Examine the material below and count the lines that hold the word "Blender". Report only the number.

● Input material:
[start]

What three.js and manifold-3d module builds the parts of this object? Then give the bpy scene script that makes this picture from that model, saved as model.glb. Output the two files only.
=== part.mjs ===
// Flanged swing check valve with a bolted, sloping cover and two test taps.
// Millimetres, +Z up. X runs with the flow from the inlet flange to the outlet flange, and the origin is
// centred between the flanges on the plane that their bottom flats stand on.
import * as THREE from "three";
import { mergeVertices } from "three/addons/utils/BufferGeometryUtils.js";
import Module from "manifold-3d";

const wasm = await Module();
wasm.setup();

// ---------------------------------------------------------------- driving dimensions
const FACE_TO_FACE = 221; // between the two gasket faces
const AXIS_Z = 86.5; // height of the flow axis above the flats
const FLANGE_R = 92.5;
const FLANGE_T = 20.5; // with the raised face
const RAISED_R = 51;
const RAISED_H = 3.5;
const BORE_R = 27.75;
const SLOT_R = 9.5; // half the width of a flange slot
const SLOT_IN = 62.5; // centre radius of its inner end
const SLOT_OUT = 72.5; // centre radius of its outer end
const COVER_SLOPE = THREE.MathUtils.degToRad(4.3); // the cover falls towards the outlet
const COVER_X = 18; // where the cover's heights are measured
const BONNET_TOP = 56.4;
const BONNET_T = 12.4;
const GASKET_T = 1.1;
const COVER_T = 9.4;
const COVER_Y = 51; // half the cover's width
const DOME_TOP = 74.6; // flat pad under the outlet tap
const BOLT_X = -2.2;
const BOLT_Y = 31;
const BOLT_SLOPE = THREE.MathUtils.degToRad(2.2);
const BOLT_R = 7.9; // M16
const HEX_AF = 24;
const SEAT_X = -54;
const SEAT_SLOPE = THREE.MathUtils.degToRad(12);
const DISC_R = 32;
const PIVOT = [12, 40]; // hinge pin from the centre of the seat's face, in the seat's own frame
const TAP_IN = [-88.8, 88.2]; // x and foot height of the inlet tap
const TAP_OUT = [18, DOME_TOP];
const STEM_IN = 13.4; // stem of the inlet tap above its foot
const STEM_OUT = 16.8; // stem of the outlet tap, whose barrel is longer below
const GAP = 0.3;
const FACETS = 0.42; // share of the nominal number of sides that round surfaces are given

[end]
[start]

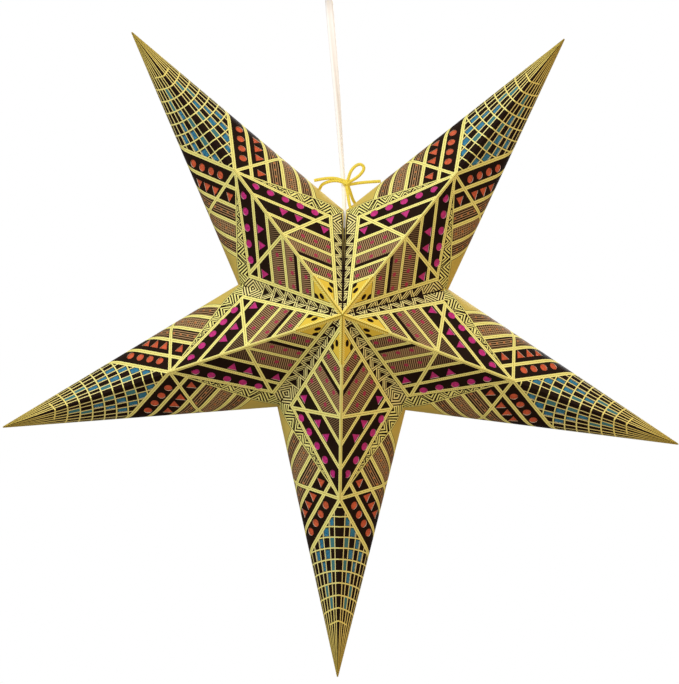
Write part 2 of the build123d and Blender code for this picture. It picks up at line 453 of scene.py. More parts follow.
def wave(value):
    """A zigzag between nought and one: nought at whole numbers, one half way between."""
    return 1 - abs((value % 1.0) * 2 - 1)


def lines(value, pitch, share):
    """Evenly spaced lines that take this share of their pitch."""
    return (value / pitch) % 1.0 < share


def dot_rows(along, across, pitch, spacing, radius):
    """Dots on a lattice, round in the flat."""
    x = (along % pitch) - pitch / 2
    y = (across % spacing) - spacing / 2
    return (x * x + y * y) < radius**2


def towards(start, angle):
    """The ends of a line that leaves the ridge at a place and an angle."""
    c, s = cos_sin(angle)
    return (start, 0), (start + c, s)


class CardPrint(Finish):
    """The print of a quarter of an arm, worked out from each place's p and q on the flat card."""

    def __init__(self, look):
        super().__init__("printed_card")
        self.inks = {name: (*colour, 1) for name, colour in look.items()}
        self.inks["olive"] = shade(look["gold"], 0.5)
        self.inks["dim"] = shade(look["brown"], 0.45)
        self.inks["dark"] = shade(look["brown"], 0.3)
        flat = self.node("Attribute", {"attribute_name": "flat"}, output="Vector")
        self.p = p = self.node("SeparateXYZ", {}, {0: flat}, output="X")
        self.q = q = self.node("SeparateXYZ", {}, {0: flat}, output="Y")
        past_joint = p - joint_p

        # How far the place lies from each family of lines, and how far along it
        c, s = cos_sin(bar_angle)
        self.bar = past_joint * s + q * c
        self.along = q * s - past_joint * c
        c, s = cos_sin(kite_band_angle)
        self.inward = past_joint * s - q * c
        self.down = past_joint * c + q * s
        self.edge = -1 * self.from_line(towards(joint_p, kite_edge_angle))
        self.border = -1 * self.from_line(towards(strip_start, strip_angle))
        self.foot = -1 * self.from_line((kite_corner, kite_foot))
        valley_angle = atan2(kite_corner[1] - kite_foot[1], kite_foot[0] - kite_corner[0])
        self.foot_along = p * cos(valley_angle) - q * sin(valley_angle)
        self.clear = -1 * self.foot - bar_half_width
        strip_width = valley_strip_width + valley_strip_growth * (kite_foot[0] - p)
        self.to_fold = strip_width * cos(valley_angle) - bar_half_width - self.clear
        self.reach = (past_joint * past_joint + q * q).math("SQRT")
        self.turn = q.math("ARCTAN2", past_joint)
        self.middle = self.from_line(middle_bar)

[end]
[start]

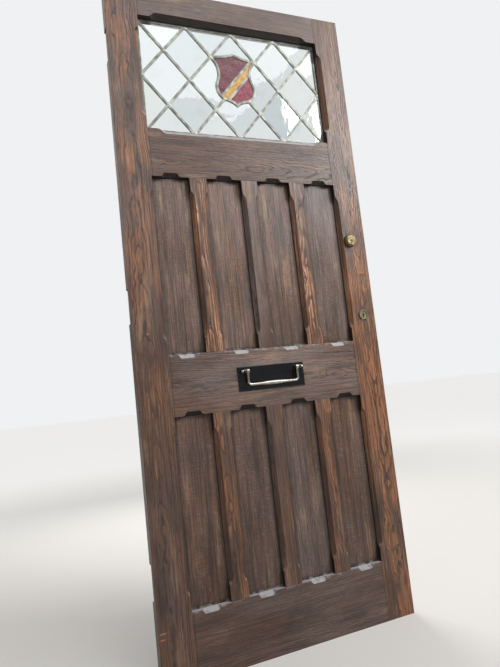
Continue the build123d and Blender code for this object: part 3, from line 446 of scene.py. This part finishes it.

[end]

● Complete response:
2